I first learned about permaculture in 2005. I was living in San Antonio, enjoying my life, not really thinking much about the future, until a ghastly vision of an epic collapse got me to thinking about the vulnerability of modern civilization. My internet query happened to lead me to a book called Final Empire, from which I learned about such things as permaculture and ecovillages. I knew immediately that these were key concepts, but it wasn’t until three years later that I actually felt like I was ready to begin my own journey towards practicing permaculture and working towards changes in human society.
Three years later, back in San Antonio again, I planned my journey up to the Northwest, where I knew I’d find what I was seeking. I lived with my mom, worked in restaurants, saved money, and did all sorts of research on the web. I watched all the permaculture videos I could find, and I searched for permaculture classes, groups, or projects in the San Antonio area. At that time, I found nothing. Even though permaculture was four decades old, it still hadn’t worked its way into mainstream, middle America.
My, how that has changed. Even a few years after that I was visiting San Antonio, and I just happened to search for San Antonio permaculture again, finding several groups and organizations had formed. This was very encouraging.
I went back to the San Antonio area last June, concluding my North America Tour in Texas and staying with family. I didn’t really have a whole lot of time to around and do journalism, but I did make it out to a number of really neat projects around the city.
The first was a place called Renewable Republic, where the Conscious Resistance Tour organized an event. The Conscious Resistance Tour, creation of Derrick Broze, has been going around the country promoting the ideas of agorism, voluntaryism, and permaculture. I happened to be at the very first event of their tour, in Derrick’s hometown of Houston, just two days before. I was glad to get the chance to hang out some more, and thrilled to see such a vibrant urban permaculture homestead right near downtown San Antonio.
I was also delighted to find out that my friend Harold would be attending, and it was great reconnecting with him. We worked together in a restaurant during the time I was working to move to Oregon. My restraint from the temptations of the world and my growing interest in the spiritual element of reality impacted him, and when he had an awakening of his own a few years later, he got my number from my mom and called me up. We’ve stayed in touch ever since, though it had been five years since we’d last hung out.
We were given a very informative tour by Lorie, who owns the Renewable Republic project with her partner Skeets. They have done some really amazing work, transforming an old run down city lot into a flourishing garden with ducks, chicken, fish, fruit trees, and more. They also run an intentional community of sorts, renting out spaces in the buildings to people who run small businesses.
I took a good amount of video on the tour, which I am in the process of compiling into a short piece that will give you a good look at the land and some of what they’ve done there. They have a lot of things going on, including a business installing solar electric systems for people. Our journey to the roof, where a wide array of panels soaks up the power of the sun, made for a memorable finale to the tour.

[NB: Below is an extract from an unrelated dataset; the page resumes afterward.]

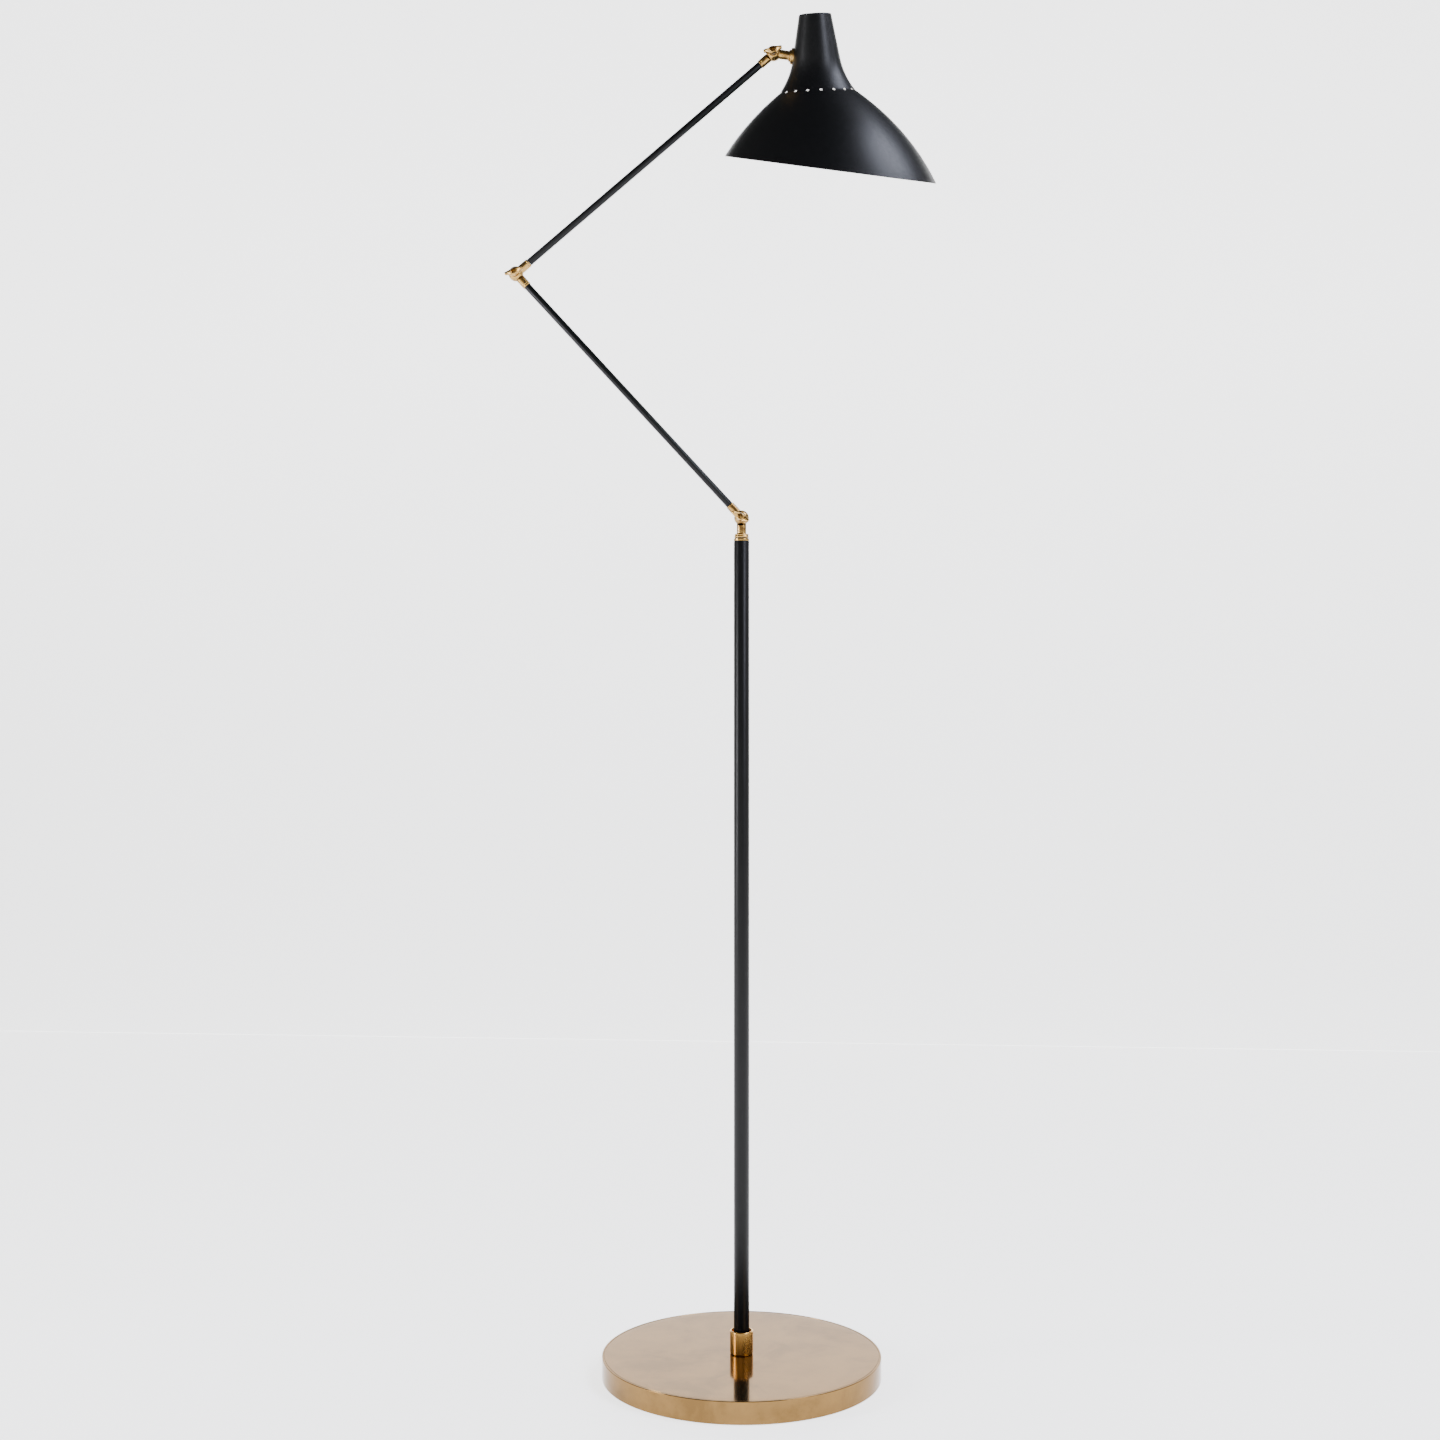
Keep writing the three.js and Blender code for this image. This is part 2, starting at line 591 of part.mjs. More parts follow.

After our tour of the land, the Conscious Resistance event began, following much the same format as in Houston. Miriam led a meditation, Johnny and Jeffer did a tag team talk about how they got into agorism and creating a freedom cell, and then Derrick spoke about his journey into activism.
I got to know quite a few new people, including Nadia, who is very involved in the San Antonio permaculture scene.
She told me about several projects that I might check out, and she also clued me in to the rift that was beginning to take place in the Austin Permaculture scene, regarding decentralized, custom made permaculture vs. one size fits all programs that are easier to explain, market, and get funding for from mainstream organizations.
I definitely wanted to learn more about this, and I exchanged info with her, hoping to get together again sometime before I left town.
During another conversation I found out about a senator based out of San Antonio named Jose Hernandez who was hard at work lobbying to get cannabis legalized in Texas. The guy who told me about this knew him personally, and he gave me the man’s direct phone line, saying he was very approachable. I really wanted to call him and set up an interview to talk about legalization in Texas, but alas, that never happened. Still, it’s good to know that some people are hard at work within the system, fighting the entrenched powers that think it’s okay to lock people in cages for having plants.
This time I was able to stay for the music afterwards, which was probably the most fun part of the whole evening. I don’t usually get too into heavy metal, but the guys sounded really good (Johnny and Jeffer being the front men of the band) and I could feel the spirit of the revolution in the powerful bass and screaming guitar licks.
When the night was winding down and the guys were packing up their trailer, there was talk of going to a taco shop somewhere. I had hardly eaten that night, so I was all in, but after much confusion and delay (the tour vehicle had a dead battery and it too us a while to get a jump lined up), I ended up getting lost trying to find the taco place, so I just went home.
Home at the time was my dad’s house, up in New Braunfels. My parents and sister all live in New Braunfels and San Antonio, so my stay was for close to a month. I definitely planned to come back to San Antonio and see some of the projects I had learned about that night. But that would be another story, for another time.